Did you know that whaling was once a major industry in Salem? While we often think of Salem’s merchant past in terms of the spice trade, whaling also contributed to Salem’s wealth for a short time during the 18th and 19th centuries.

The first whaling ventures in Salem began shortly after its founding in 1626. These early attempts at whaling used only a couple of small ships that were not large enough for the whales to be processed onboard. As a result, the whales needed to be pulled ashore where their blubber could be processed into oil.

During this time period, whales were considered valuable due to their oil which was often shipped back to Europe to fuel lamps, and whalebone and baleen were used to create the structures of corsets and eyeglass frames. As the popularity of these products and other consumer goods increased, Salem’s whaling ships grew to meet demand.

Salem’s presence in international trade was steadily increasing until President Jefferson issued the unpopular Embargo Act of 1807. The act came at the expense of Salem’s trading industries, and while it was repealed just two years later it was too late for Salem’s merchants to make a comeback on the international trade front. As a result, overseas consumers began to purchase goods elsewhere, which startled Salem residents who relied on international trade for income and inspired them to shift their focus back to whaling.

Their efforts paid off, and in 1830 an article in the Salem Gazette proclaimed Salem as the best location for the whaling industry in Massachusetts. Through the 1830s, Salem had three active whale oil refineries in town to help keep up with the demand for whale-based products like candles along with scrimshaw, corsets, and parasols. At the height of Salem’s whaling industry in the 1830s, whaling vessels produced $165,306 worth of oil and $7,535 worth of whalebone.

By 1837 the whaling industry began to rapidly decline primarily due to an economic recession (the result of land speculation) which made wealthy businessmen less likely to invest in whaling. Within the following decade, many of Salem’s whaling ships were destroyed at sea and funds were not available to repair or replace them.

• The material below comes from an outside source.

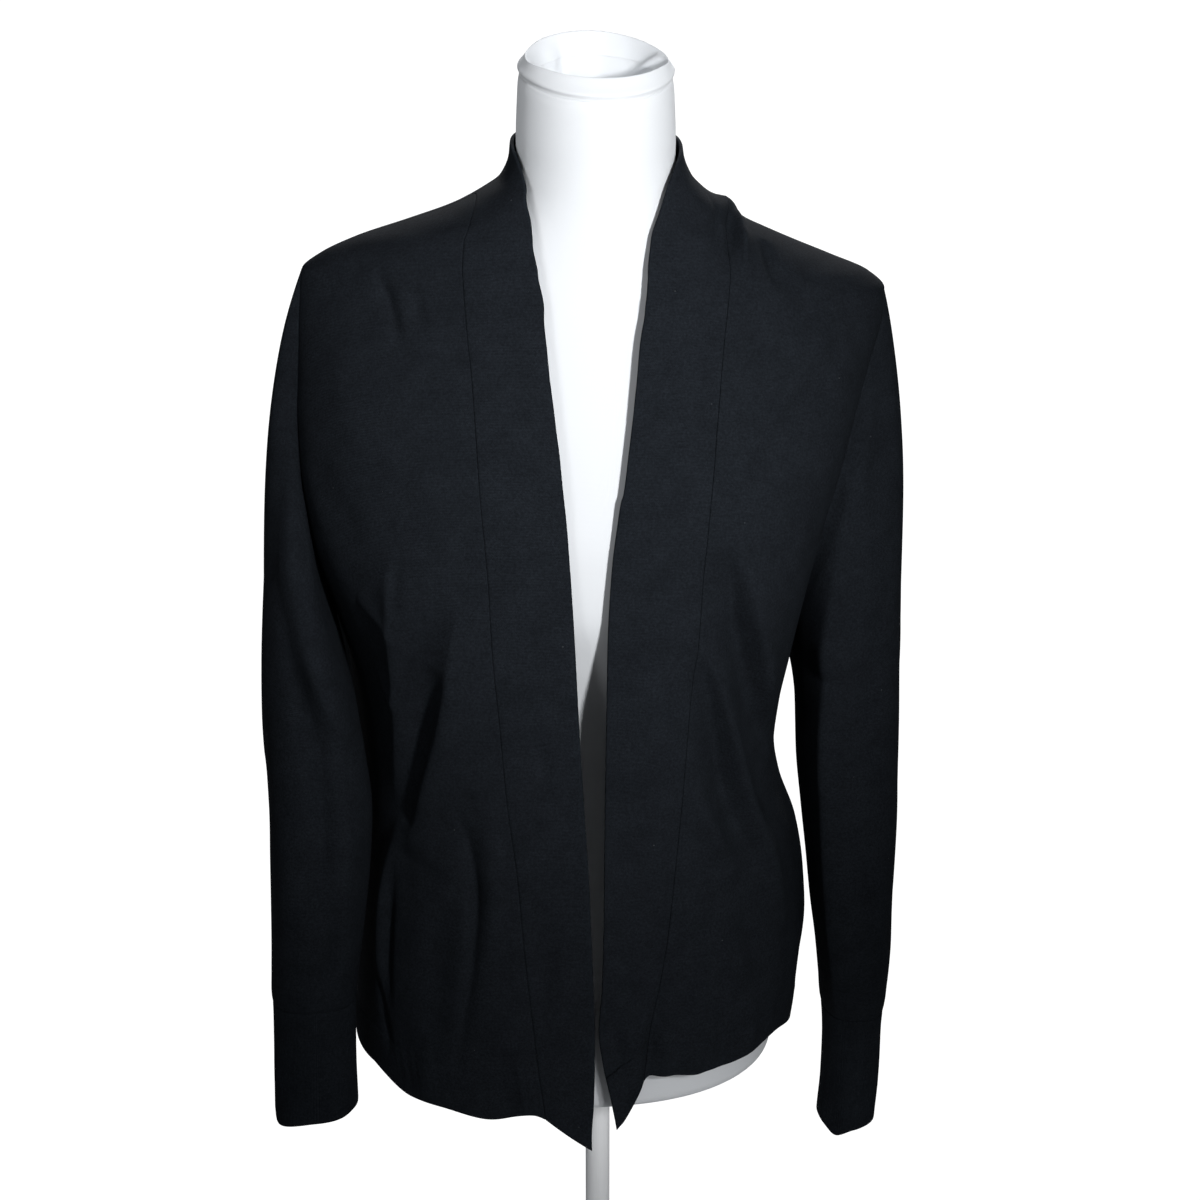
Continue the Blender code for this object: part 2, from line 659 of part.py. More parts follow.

Only about two whaling ships were active by 1842, and while they were able to make sizable profits, investors began to turn their support towards other industries like the railroad and manufacturing. Salem’s last whaling vessel was sold to a company in Boston in 1871 thereby ending Salem’s role in the industry. By this point whale oil had largely been replaced by petroleum and the steelspring had proved more efficient than whalebone.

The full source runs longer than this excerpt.